In a statement, a Vox Media spokesperson said, “We are actively engaged in bargaining, and, with bargaining scheduled on most days through the expiration of the contract, hope to reach a resolution at the table that we are all proud of.”
The current round of negotiations for the union’s next contract has been ongoing since January 2022, and four more bargaining sessions are currently scheduled between parties. Union member Monica Chin, a senior reviewer at The Verge, says the union’s current priorities in negotiations are aimed at providing members with “stable and satisfying long-term careers.” The union is advocating for guaranteed raises and benefits that account for inflation, contract language that will protect union benefits if the company undergoes a sale or merger, “more measures acknowledging workers’ loyalty and workers’ longevity and more investment in their personal growth” and “more commitments from the company when it comes to diversity, equity and inclusion,” Chin says.
On social media, in an Action Network letter and in a story in The New York Times, union members have also suggested that in this round of talks the union is advocating for the restoration of contract-provided minimum salary increases that were not provided in 2020 (a Vox Media spokesperson told the Times that the entire company went without annual salary increases in 2020).

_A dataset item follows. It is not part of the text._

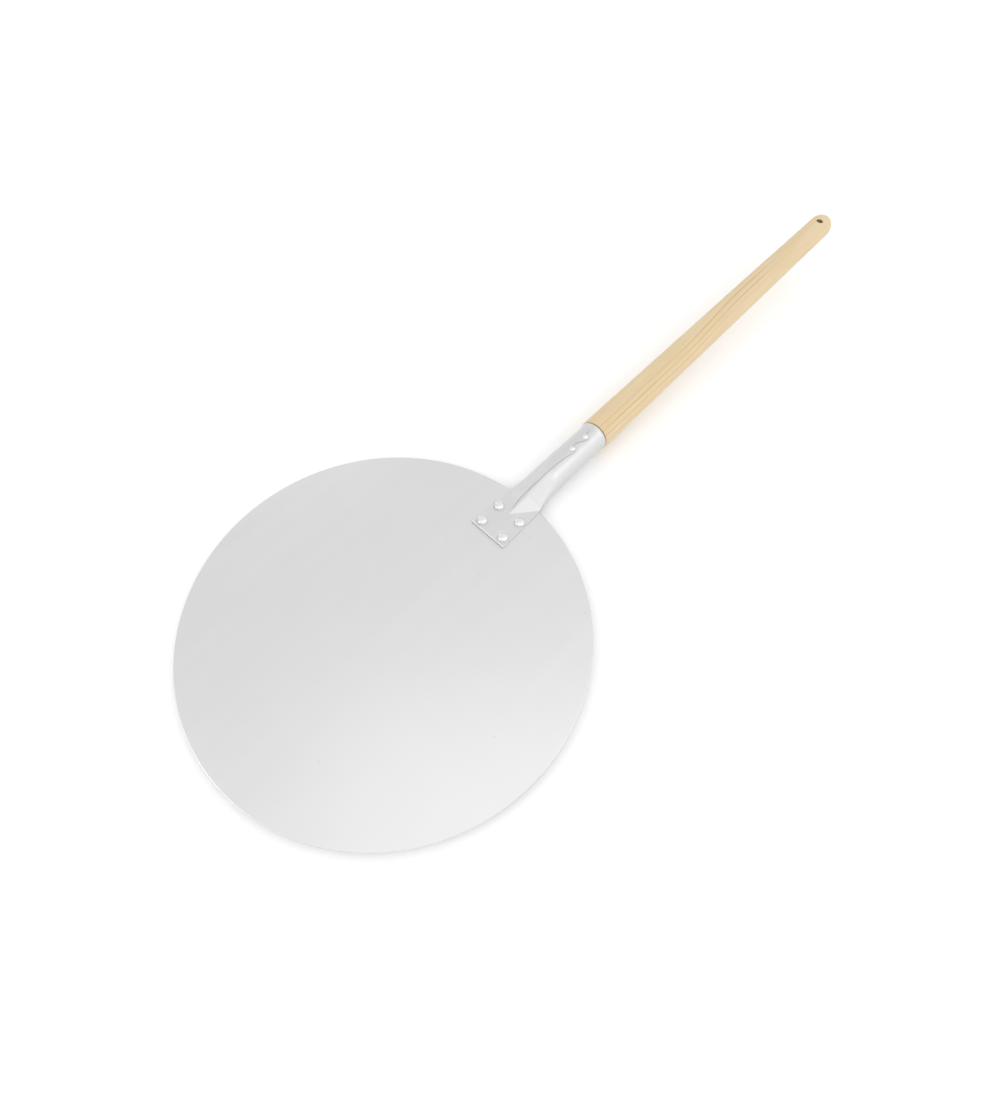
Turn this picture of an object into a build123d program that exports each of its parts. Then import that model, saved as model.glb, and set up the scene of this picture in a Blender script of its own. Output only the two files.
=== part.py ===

The Vox Media Union (which does not cover Vox Media employees at New York magazine, which was acquired by the company in the fall of 2019), was voluntarily recognized by management in early 2018. It took 14 months of negotiation to reach that first agreement, which established a $56,000 a year wage floor for full-time, exempt employees and annual raises between 2.75 and 3.5 percent, depending on an employee’s annual income, for the length of the contract.